From the data that follows, print exactly the lines starting at the one containing "if (at_top and" and ending at the one containing "obj.matrix_world = world"; include both of them and nothing more.

_____

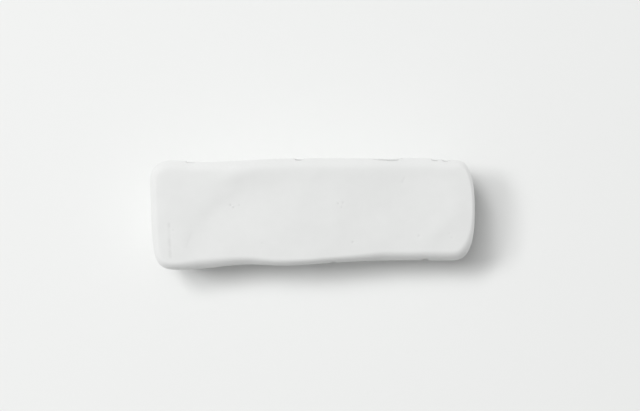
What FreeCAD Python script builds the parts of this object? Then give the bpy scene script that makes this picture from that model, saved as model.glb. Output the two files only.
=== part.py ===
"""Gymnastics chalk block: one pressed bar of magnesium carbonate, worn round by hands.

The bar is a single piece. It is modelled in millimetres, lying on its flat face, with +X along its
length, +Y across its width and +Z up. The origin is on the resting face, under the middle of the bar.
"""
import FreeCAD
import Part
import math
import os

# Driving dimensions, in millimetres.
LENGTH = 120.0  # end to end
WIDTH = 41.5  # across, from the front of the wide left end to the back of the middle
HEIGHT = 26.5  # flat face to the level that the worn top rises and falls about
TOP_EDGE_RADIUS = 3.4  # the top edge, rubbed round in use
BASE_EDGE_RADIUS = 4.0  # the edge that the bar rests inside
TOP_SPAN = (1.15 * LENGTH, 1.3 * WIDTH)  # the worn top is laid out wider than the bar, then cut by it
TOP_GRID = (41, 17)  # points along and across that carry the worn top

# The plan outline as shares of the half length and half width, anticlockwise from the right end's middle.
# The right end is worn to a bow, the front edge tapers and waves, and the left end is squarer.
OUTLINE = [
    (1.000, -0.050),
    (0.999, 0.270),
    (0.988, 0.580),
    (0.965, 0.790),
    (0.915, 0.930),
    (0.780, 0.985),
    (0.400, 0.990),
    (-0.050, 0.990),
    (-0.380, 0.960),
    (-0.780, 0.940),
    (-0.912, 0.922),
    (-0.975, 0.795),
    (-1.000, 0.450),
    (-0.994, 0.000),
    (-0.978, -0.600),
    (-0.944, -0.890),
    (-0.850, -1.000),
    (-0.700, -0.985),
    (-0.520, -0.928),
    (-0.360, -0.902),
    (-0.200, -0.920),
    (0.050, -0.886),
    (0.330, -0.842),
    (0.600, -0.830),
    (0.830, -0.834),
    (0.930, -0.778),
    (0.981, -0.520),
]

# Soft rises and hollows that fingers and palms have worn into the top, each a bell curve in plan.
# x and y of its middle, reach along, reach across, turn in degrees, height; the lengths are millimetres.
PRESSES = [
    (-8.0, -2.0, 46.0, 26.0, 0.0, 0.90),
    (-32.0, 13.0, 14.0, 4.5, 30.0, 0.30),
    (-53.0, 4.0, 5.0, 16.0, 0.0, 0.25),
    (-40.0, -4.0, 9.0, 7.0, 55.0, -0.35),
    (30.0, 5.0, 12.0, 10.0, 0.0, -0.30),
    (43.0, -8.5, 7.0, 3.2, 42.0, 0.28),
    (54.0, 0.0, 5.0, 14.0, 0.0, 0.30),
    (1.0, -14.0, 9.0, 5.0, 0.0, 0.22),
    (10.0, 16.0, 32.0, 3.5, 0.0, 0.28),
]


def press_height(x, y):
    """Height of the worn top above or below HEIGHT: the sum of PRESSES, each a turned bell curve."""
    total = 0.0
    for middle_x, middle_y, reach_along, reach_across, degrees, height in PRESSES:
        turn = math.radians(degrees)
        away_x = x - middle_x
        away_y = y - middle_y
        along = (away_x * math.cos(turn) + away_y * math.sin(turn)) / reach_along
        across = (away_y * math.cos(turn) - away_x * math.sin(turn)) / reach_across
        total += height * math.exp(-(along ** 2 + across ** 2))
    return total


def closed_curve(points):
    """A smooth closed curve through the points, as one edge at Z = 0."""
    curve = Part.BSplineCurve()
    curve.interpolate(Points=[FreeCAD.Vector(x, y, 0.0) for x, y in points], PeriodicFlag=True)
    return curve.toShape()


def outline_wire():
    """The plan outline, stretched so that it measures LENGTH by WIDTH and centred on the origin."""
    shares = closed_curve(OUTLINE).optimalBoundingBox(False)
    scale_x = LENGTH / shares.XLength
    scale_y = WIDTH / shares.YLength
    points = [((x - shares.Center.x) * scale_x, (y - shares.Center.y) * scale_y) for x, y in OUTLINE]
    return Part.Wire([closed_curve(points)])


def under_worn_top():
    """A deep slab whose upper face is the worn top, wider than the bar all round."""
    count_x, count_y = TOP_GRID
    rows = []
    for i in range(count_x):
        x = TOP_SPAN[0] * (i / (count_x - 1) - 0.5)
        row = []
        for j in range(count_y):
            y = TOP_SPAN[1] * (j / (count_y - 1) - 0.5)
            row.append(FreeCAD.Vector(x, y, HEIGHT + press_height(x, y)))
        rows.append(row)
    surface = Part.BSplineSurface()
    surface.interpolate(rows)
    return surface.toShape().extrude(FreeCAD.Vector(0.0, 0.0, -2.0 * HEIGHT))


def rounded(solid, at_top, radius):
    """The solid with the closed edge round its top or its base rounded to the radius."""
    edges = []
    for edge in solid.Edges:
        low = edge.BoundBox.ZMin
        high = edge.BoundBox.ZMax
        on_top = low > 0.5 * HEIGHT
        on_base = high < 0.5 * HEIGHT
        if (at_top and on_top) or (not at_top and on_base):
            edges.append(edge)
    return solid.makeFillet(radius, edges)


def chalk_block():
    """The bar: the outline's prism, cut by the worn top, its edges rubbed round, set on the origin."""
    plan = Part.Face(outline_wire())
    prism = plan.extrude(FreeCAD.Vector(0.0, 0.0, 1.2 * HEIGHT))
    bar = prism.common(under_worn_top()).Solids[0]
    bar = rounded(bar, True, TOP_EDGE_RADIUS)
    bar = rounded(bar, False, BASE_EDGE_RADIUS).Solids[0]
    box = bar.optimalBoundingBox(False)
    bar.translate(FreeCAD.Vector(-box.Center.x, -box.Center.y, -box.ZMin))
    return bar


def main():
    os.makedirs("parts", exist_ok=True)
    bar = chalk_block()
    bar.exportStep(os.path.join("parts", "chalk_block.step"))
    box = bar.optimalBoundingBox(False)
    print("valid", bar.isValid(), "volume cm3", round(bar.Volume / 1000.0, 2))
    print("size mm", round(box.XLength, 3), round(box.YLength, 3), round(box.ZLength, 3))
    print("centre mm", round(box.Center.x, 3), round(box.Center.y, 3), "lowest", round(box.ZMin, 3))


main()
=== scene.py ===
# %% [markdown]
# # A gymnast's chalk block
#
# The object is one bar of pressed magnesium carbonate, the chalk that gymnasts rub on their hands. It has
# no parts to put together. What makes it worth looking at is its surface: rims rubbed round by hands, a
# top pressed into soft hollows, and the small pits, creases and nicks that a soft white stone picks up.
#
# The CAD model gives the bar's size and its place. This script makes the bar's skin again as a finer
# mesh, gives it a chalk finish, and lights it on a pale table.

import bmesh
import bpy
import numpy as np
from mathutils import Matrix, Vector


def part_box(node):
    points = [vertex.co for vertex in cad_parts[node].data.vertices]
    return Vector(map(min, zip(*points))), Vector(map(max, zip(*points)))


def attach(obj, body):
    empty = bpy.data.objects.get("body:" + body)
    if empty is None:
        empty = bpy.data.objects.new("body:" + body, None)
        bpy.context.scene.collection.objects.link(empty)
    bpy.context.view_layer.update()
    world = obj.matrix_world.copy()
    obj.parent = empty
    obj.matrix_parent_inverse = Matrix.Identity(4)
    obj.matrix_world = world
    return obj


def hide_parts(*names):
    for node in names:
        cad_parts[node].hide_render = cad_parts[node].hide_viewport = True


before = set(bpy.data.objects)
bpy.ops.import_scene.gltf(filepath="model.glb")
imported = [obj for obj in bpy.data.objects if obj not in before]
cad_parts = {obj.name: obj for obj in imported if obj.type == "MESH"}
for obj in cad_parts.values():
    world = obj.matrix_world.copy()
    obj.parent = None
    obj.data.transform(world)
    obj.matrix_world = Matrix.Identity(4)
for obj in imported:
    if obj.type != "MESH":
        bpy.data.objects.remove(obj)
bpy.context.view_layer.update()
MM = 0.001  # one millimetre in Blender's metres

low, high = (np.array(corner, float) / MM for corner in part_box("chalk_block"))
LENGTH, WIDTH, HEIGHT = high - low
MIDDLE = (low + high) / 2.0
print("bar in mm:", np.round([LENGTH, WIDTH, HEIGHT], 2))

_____

**Correct answer:**
        if (at_top and on_top) or (not at_top and on_base):
            edges.append(edge)
    return solid.makeFillet(radius, edges)


def chalk_block():
    """The bar: the outline's prism, cut by the worn top, its edges rubbed round, set on the origin."""
    plan = Part.Face(outline_wire())
    prism = plan.extrude(FreeCAD.Vector(0.0, 0.0, 1.2 * HEIGHT))
    bar = prism.common(under_worn_top()).Solids[0]
    bar = rounded(bar, True, TOP_EDGE_RADIUS)
    bar = rounded(bar, False, BASE_EDGE_RADIUS).Solids[0]
    box = bar.optimalBoundingBox(False)
    bar.translate(FreeCAD.Vector(-box.Center.x, -box.Center.y, -box.ZMin))
    return bar


def main():
    os.makedirs("parts", exist_ok=True)
    bar = chalk_block()
    bar.exportStep(os.path.join("parts", "chalk_block.step"))
    box = bar.optimalBoundingBox(False)
    print("valid", bar.isValid(), "volume cm3", round(bar.Volume / 1000.0, 2))
    print("size mm", round(box.XLength, 3), round(box.YLength, 3), round(box.ZLength, 3))
    print("centre mm", round(box.Center.x, 3), round(box.Center.y, 3), "lowest", round(box.ZMin, 3))


main()
=== scene.py ===
# %% [markdown]
# # A gymnast's chalk block
#
# The object is one bar of pressed magnesium carbonate, the chalk that gymnasts rub on their hands. It has
# no parts to put together. What makes it worth looking at is its surface: rims rubbed round by hands, a
# top pressed into soft hollows, and the small pits, creases and nicks that a soft white stone picks up.
#
# The CAD model gives the bar's size and its place. This script makes the bar's skin again as a finer
# mesh, gives it a chalk finish, and lights it on a pale table.

import bmesh
import bpy
import numpy as np
from mathutils import Matrix, Vector


def part_box(node):
    points = [vertex.co for vertex in cad_parts[node].data.vertices]
    return Vector(map(min, zip(*points))), Vector(map(max, zip(*points)))


def attach(obj, body):
    empty = bpy.data.objects.get("body:" + body)
    if empty is None:
        empty = bpy.data.objects.new("body:" + body, None)
        bpy.context.scene.collection.objects.link(empty)
    bpy.context.view_layer.update()
    world = obj.matrix_world.copy()
    obj.parent = empty
    obj.matrix_parent_inverse = Matrix.Identity(4)
    obj.matrix_world = world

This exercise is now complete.